The framework directly interfaces with formal verification: it identifies the system-structural origin of failures that can (and will) be discovered by exhaustive model checking of split architectures under concurrency.
Implications and Future Directions
The atomic decision boundary theorem provides a base structural invariant for agent governance stacks. It implies that for deployment environments demanding strict runtime guarantees against inadmissible operations—particularly in decentralized, distributed, or adversarial settings—architectural enforcement of atomicity is non-optional.

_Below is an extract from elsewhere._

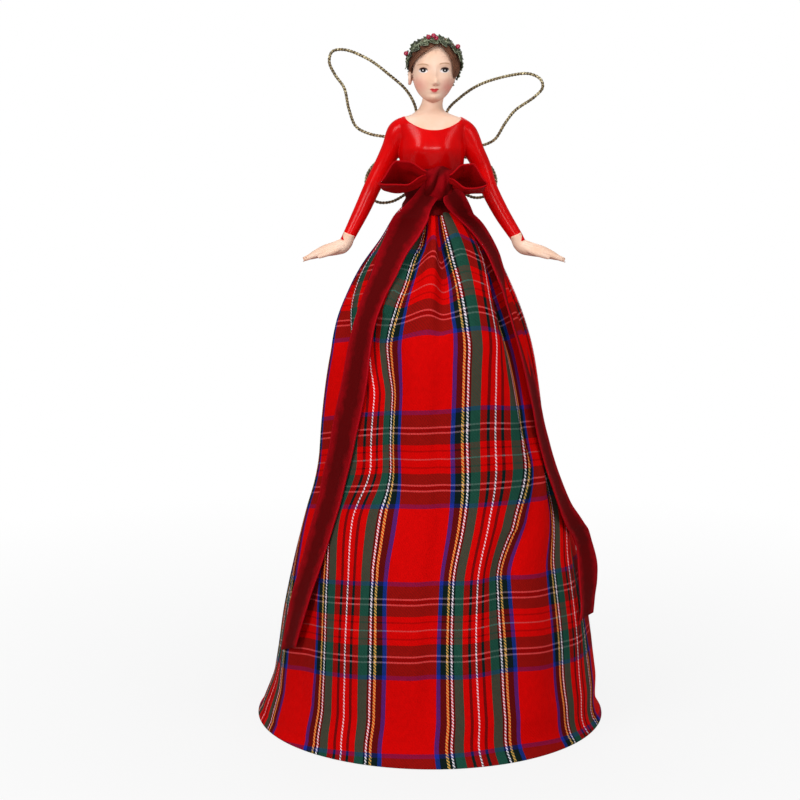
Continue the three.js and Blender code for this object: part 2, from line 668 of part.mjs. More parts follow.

This result anchors an entire series of agent governance papers, mapping the role of enforcement, escalation, allocation, irreducibility, and runtime validity. From a practical perspective, it sets a hard boundary on what can be achieved with conventional split policy engines and motivates new protocol and infrastructure mechanisms (as exemplified by ACP) for stateful, atomic agent execution.
On a theoretical axis, it extends and refines the reference monitor concept, showing that complete mediation must be realized not only in access but in transition via architectural atomicity.
Looking forward, the area is primed for investigation into mechanisms to realize atomic boundaries efficiently (e.g., in distributed ledgers, trusted execution environments, or high-performance OS kernels), protocol-level composition of atomic and split mechanisms, and formal connections to liveness and behavioral safety layers above pure enforcement.
Conclusion
Atomic decision boundaries are a necessary and sufficient structural condition for runtime admissibility preservation in autonomous and concurrent execution environments. The results fundamentally separate what can be achieved by policy expressiveness, state enrichment, or supervision from what requires architectural atomicity. This formalization guides both the design of next-generation agent governance systems and the theoretical limits of enforcement under concurrency. The subsequent papers in the Agent Governance Series elaborate the instantiation, composition, and runtime consequences of systems that satisfy this foundational property (2604.17511).